Given material ▸
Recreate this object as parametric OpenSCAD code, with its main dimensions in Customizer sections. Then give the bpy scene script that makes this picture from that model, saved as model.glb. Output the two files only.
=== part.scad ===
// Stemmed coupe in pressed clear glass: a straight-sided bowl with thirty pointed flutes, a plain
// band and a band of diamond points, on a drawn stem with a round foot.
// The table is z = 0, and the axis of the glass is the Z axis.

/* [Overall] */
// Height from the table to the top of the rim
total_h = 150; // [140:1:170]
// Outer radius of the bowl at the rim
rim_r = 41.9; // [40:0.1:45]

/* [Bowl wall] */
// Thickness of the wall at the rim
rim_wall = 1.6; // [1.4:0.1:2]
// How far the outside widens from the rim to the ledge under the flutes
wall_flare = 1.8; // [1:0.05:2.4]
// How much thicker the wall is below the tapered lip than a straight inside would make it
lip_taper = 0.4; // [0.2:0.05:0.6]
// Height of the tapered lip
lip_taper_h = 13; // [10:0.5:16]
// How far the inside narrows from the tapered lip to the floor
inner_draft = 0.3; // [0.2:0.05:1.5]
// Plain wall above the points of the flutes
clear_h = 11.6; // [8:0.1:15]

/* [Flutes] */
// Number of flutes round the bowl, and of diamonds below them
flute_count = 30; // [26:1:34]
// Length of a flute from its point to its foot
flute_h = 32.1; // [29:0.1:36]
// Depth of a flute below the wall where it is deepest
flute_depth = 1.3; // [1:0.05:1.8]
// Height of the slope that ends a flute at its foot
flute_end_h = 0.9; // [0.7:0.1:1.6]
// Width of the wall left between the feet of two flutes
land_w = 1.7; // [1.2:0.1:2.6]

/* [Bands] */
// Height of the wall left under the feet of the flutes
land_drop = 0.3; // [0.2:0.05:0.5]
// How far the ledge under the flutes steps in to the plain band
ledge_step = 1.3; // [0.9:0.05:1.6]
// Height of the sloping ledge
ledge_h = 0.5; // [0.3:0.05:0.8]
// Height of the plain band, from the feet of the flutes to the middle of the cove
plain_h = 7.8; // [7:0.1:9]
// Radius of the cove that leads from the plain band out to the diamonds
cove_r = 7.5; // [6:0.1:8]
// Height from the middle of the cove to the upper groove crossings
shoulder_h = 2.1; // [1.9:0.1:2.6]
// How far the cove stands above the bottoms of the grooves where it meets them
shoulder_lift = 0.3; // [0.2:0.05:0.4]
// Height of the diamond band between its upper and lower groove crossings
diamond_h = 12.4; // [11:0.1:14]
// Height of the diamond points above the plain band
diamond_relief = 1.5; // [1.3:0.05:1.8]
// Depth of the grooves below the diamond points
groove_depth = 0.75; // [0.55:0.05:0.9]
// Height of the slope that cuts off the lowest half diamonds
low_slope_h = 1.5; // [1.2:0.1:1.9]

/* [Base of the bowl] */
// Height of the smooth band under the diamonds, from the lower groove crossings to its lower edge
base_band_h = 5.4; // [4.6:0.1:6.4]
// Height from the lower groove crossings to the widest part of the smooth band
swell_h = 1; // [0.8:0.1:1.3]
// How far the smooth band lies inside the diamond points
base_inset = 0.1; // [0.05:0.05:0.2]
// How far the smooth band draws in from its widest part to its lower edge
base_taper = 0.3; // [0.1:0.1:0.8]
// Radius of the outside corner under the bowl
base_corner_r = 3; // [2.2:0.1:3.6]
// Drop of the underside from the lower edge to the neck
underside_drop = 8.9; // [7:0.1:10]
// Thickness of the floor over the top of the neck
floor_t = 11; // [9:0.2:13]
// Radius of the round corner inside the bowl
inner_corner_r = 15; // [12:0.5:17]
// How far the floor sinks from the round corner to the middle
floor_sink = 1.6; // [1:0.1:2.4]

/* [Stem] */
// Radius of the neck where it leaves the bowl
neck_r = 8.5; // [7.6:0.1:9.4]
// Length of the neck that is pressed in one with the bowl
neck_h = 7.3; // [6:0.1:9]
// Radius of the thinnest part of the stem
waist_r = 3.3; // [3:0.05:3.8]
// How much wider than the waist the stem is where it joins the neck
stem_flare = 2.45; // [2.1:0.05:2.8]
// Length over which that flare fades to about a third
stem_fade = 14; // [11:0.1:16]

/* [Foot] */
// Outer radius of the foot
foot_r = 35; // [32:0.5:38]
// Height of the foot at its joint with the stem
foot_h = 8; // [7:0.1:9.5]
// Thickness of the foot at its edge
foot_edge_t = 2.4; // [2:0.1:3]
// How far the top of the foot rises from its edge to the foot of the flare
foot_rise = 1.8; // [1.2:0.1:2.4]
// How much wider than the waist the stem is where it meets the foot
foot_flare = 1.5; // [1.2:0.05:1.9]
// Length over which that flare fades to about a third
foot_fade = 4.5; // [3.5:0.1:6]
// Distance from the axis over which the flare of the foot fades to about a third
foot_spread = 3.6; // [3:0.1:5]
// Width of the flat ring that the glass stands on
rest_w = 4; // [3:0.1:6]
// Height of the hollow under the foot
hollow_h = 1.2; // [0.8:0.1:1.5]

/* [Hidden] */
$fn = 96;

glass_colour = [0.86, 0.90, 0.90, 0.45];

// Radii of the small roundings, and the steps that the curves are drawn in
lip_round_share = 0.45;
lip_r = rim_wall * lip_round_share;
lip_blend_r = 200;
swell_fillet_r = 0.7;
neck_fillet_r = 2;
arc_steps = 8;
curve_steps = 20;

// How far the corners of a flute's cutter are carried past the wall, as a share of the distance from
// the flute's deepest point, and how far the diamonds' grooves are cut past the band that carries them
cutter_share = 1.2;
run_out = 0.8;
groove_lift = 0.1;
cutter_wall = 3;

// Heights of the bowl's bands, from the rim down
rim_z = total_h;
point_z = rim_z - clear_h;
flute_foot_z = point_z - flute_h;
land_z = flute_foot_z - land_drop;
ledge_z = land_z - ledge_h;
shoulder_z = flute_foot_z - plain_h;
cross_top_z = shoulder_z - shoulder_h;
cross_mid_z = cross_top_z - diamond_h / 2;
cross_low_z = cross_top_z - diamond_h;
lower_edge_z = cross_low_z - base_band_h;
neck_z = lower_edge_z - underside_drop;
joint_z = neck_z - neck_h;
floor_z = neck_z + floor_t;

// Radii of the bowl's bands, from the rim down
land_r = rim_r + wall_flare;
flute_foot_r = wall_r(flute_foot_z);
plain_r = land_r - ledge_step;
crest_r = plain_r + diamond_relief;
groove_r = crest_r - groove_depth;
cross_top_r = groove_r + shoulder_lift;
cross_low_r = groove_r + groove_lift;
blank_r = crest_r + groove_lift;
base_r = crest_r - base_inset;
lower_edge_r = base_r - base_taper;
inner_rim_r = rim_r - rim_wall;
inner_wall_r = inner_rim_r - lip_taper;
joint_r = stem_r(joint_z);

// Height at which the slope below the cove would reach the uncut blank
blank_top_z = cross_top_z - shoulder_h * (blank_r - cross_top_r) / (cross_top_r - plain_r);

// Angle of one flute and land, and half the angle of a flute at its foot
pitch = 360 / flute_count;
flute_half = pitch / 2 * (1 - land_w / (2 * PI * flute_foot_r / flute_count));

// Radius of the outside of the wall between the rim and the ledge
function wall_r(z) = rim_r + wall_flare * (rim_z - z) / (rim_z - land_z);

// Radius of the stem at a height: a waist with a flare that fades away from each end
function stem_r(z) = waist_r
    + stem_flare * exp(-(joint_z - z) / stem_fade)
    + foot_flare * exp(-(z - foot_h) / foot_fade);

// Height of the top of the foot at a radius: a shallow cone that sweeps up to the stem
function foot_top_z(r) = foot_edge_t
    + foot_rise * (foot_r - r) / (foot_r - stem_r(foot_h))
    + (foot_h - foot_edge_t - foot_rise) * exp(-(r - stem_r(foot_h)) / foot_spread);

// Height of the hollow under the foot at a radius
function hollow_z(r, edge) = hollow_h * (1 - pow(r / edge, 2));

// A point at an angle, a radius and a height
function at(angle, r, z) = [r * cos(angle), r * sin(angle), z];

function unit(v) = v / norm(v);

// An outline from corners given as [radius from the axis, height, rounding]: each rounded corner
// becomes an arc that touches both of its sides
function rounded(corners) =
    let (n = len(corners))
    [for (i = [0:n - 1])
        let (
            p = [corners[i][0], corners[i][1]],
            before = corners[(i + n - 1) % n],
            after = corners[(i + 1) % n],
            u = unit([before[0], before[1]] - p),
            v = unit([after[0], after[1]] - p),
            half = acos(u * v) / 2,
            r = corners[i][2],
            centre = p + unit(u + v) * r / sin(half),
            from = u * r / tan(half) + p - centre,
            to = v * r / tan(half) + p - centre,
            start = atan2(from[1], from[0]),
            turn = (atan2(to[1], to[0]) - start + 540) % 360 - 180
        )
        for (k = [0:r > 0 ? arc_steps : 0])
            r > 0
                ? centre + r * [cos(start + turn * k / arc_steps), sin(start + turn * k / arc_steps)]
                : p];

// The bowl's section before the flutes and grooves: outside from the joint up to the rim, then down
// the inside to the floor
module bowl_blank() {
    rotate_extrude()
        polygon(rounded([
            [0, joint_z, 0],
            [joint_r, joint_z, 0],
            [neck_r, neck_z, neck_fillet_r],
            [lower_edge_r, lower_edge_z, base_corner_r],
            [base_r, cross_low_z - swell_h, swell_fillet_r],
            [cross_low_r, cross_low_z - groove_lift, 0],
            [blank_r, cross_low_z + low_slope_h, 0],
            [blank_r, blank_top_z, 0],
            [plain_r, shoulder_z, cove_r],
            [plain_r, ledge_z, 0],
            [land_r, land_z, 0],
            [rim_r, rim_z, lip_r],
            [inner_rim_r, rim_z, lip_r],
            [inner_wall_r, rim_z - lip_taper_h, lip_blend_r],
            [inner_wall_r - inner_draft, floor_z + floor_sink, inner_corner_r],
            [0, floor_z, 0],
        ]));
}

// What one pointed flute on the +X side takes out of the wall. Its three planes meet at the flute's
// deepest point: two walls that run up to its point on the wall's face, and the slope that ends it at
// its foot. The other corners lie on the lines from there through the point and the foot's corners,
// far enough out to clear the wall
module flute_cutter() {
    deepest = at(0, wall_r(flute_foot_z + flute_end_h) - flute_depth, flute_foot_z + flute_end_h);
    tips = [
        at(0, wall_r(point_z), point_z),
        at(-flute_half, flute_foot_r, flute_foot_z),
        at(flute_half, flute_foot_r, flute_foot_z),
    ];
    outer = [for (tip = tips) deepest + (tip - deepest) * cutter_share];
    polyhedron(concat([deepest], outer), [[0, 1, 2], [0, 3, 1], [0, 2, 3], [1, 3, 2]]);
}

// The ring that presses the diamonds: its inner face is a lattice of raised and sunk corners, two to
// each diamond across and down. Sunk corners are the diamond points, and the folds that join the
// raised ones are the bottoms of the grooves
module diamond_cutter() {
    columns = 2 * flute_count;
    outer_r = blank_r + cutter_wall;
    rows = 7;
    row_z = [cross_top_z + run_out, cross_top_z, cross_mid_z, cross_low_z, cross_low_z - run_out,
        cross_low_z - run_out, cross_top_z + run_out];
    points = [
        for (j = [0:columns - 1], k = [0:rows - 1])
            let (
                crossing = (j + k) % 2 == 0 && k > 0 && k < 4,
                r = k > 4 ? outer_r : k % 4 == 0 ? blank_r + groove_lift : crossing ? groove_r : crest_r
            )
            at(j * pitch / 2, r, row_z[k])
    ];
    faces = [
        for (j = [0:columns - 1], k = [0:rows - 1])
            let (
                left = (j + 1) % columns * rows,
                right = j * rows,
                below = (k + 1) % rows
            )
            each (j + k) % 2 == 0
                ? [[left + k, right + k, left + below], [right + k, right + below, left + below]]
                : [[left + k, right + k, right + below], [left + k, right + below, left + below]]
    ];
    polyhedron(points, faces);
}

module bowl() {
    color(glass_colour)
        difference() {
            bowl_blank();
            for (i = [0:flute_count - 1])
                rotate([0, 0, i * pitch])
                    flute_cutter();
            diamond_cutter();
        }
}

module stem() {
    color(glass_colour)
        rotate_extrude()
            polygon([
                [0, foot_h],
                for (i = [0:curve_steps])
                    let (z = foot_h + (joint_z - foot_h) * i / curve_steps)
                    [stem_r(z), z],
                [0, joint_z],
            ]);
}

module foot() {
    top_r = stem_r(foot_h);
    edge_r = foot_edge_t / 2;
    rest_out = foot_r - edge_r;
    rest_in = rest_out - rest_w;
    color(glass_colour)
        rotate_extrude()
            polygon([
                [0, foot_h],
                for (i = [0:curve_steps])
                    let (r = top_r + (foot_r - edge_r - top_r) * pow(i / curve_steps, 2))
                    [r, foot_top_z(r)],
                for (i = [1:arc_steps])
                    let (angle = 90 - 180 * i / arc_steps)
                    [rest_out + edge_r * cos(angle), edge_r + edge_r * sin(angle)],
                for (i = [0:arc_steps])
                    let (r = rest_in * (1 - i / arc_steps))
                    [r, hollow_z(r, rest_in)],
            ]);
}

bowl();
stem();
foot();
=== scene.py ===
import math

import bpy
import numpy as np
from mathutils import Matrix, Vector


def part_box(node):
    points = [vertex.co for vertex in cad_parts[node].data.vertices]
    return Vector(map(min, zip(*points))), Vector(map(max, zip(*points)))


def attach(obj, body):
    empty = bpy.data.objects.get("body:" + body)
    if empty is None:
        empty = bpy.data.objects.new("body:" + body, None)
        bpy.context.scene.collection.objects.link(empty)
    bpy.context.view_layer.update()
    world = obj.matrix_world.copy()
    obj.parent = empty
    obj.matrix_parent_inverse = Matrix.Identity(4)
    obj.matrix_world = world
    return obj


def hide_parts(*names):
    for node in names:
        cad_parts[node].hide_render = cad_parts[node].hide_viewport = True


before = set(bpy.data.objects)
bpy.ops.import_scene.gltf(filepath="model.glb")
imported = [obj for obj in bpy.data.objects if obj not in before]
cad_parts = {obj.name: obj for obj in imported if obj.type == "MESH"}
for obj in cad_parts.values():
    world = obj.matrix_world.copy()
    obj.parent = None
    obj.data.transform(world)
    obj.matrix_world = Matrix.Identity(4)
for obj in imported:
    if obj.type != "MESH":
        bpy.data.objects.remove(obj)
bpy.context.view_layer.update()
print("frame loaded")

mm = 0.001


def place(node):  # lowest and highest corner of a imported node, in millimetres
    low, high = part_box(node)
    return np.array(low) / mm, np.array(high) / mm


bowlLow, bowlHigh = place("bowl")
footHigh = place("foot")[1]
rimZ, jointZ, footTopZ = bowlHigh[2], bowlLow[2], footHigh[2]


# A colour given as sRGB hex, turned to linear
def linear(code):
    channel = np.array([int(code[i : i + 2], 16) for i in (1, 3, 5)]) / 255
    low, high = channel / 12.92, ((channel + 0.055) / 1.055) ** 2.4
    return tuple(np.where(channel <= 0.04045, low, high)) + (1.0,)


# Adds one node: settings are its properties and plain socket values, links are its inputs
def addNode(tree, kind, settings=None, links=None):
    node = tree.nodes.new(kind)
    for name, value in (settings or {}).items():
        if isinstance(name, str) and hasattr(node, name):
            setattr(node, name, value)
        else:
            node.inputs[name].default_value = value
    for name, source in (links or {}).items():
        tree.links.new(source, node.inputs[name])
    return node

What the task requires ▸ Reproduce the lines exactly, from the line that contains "bpy.context.scene.collection.objects.link(empty)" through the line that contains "bpy.data.objects.remove(obj)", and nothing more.

Task response ▸
        bpy.context.scene.collection.objects.link(empty)
    bpy.context.view_layer.update()
    world = obj.matrix_world.copy()
    obj.parent = empty
    obj.matrix_parent_inverse = Matrix.Identity(4)
    obj.matrix_world = world
    return obj


def hide_parts(*names):
    for node in names:
        cad_parts[node].hide_render = cad_parts[node].hide_viewport = True


before = set(bpy.data.objects)
bpy.ops.import_scene.gltf(filepath="model.glb")
imported = [obj for obj in bpy.data.objects if obj not in before]
cad_parts = {obj.name: obj for obj in imported if obj.type == "MESH"}
for obj in cad_parts.values():
    world = obj.matrix_world.copy()
    obj.parent = None
    obj.data.transform(world)
    obj.matrix_world = Matrix.Identity(4)
for obj in imported:
    if obj.type != "MESH":
        bpy.data.objects.remove(obj)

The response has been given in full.